> Task to carry out
Starting at the line that contains "leaves += mass_leaves", reproduce each line exactly up to and including the line that contains "before = set(bpy.data.objects)". Reproduce nothing else.

> Data lines

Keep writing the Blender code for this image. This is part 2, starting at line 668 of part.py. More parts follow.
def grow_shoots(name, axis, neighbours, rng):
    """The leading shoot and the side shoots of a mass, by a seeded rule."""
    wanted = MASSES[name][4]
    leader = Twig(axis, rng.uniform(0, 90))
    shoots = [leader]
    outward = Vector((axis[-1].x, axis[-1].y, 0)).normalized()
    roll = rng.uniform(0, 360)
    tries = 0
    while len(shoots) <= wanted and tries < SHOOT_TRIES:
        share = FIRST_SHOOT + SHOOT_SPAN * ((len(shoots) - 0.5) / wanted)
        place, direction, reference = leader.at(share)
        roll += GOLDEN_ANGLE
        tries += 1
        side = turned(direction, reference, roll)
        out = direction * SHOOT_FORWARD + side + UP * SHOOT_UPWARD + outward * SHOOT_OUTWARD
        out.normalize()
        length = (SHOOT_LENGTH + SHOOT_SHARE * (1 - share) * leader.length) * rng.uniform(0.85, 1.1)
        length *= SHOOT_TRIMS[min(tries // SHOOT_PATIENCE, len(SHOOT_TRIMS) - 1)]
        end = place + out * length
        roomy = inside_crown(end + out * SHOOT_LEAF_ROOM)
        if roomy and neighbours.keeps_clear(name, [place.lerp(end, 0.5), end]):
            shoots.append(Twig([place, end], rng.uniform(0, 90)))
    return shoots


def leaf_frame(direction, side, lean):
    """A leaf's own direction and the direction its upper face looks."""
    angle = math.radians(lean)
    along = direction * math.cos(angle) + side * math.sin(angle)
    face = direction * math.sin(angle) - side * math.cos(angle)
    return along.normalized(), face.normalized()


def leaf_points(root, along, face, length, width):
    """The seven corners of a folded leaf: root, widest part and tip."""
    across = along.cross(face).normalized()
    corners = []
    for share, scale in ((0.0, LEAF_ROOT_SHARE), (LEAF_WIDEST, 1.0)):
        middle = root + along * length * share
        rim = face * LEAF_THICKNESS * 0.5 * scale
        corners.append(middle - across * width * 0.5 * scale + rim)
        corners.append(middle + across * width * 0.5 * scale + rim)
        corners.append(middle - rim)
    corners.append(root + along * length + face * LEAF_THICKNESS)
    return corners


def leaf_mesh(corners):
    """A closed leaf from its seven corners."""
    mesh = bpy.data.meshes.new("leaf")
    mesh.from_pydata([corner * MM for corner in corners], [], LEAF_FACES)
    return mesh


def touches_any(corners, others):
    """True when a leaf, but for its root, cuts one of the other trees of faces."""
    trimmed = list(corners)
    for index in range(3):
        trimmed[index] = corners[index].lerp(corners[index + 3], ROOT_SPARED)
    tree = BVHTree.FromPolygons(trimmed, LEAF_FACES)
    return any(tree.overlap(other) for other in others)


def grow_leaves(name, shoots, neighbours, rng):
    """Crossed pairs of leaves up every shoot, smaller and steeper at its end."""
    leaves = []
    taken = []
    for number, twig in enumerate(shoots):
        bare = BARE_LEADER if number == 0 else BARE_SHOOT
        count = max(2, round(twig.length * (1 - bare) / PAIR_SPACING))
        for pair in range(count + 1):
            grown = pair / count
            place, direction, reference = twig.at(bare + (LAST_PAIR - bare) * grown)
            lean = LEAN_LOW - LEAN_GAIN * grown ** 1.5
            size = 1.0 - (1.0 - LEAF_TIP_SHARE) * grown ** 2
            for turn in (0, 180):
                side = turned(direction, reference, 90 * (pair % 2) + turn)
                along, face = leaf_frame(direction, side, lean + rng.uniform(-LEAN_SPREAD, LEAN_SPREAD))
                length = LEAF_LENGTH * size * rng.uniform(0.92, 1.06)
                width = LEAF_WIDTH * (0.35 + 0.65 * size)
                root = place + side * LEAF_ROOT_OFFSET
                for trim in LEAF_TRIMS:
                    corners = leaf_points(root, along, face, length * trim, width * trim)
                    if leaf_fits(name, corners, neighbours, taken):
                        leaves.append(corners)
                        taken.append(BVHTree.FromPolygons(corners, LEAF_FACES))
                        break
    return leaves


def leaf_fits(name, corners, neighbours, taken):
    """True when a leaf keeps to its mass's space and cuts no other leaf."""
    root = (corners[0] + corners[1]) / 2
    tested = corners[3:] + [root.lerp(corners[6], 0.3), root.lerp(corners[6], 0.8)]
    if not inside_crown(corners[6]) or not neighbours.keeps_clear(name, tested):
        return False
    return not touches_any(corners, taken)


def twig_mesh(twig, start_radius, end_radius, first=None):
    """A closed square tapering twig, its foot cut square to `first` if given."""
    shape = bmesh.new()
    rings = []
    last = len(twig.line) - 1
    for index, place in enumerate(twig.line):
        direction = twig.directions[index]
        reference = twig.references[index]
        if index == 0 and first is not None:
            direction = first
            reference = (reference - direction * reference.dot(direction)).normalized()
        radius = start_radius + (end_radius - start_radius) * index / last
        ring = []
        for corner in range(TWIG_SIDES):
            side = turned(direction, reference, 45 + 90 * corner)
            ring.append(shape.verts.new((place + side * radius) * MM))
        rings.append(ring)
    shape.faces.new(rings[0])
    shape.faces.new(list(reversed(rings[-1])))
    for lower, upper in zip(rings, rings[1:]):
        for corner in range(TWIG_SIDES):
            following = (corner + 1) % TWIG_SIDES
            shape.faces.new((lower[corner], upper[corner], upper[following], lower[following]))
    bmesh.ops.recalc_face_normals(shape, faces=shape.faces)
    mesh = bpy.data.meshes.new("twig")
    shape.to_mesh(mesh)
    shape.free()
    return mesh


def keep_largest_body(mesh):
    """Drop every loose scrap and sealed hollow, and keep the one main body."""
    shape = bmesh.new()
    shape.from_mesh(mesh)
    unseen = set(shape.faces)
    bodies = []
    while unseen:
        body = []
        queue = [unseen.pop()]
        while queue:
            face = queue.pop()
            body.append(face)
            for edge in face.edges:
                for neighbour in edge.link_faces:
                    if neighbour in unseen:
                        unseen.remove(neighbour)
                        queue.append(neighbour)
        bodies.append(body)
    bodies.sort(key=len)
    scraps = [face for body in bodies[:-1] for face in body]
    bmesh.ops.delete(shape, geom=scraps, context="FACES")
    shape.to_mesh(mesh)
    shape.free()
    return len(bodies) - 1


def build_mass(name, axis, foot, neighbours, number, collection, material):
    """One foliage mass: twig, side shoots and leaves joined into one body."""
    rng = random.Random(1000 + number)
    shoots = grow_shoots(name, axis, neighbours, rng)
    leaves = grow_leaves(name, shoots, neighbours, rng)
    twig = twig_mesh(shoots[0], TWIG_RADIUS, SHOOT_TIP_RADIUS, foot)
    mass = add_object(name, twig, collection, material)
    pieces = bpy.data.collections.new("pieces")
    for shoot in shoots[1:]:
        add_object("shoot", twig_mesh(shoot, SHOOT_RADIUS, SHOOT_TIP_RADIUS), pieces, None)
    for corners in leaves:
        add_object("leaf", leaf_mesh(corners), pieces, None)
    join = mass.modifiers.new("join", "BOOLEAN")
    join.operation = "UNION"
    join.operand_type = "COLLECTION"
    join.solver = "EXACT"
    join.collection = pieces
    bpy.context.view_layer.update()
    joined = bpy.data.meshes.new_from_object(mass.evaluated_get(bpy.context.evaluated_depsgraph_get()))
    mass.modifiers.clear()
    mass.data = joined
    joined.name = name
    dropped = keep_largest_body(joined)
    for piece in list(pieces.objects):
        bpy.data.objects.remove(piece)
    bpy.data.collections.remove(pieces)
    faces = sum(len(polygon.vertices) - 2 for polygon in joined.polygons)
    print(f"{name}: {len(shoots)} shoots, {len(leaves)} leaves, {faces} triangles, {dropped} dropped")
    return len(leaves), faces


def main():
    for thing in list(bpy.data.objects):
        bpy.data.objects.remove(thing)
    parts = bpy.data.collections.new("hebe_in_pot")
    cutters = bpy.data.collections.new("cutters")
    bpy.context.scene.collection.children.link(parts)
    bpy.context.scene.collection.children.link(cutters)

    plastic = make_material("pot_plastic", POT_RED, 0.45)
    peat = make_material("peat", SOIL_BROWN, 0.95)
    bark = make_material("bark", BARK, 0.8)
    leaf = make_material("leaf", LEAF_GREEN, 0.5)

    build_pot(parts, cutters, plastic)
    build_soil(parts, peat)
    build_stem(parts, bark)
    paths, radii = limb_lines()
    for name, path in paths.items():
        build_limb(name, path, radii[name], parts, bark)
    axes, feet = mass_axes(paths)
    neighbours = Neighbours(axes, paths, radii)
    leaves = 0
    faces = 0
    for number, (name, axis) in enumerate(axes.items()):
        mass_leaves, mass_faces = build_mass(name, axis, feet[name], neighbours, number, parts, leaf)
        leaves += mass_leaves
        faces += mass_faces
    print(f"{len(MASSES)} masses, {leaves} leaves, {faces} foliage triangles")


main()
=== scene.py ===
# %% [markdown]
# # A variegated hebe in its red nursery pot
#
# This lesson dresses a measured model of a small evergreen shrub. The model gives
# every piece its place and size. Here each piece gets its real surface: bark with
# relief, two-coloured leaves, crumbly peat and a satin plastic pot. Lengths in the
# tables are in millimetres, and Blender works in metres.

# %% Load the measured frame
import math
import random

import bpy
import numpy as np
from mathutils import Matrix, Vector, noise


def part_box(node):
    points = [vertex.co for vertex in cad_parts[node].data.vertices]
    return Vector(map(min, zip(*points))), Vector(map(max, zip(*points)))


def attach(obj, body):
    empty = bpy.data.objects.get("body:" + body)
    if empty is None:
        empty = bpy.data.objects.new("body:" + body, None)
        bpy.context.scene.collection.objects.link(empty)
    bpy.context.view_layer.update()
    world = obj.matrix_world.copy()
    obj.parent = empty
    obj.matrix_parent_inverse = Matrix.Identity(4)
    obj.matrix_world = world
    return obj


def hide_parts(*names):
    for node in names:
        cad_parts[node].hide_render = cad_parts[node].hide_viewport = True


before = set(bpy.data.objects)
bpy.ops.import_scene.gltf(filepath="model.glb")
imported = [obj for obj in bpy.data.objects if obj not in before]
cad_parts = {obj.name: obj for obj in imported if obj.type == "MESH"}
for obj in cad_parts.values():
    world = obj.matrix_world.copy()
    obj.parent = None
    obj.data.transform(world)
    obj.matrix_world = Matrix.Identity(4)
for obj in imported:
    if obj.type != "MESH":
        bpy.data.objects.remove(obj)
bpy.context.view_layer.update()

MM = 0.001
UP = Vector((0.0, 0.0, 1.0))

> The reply
        leaves += mass_leaves
        faces += mass_faces
    print(f"{len(MASSES)} masses, {leaves} leaves, {faces} foliage triangles")


main()
=== scene.py ===
# %% [markdown]
# # A variegated hebe in its red nursery pot
#
# This lesson dresses a measured model of a small evergreen shrub. The model gives
# every piece its place and size. Here each piece gets its real surface: bark with
# relief, two-coloured leaves, crumbly peat and a satin plastic pot. Lengths in the
# tables are in millimetres, and Blender works in metres.

# %% Load the measured frame
import math
import random

import bpy
import numpy as np
from mathutils import Matrix, Vector, noise


def part_box(node):
    points = [vertex.co for vertex in cad_parts[node].data.vertices]
    return Vector(map(min, zip(*points))), Vector(map(max, zip(*points)))


def attach(obj, body):
    empty = bpy.data.objects.get("body:" + body)
    if empty is None:
        empty = bpy.data.objects.new("body:" + body, None)
        bpy.context.scene.collection.objects.link(empty)
    bpy.context.view_layer.update()
    world = obj.matrix_world.copy()
    obj.parent = empty
    obj.matrix_parent_inverse = Matrix.Identity(4)
    obj.matrix_world = world
    return obj


def hide_parts(*names):
    for node in names:
        cad_parts[node].hide_render = cad_parts[node].hide_viewport = True


before = set(bpy.data.objects)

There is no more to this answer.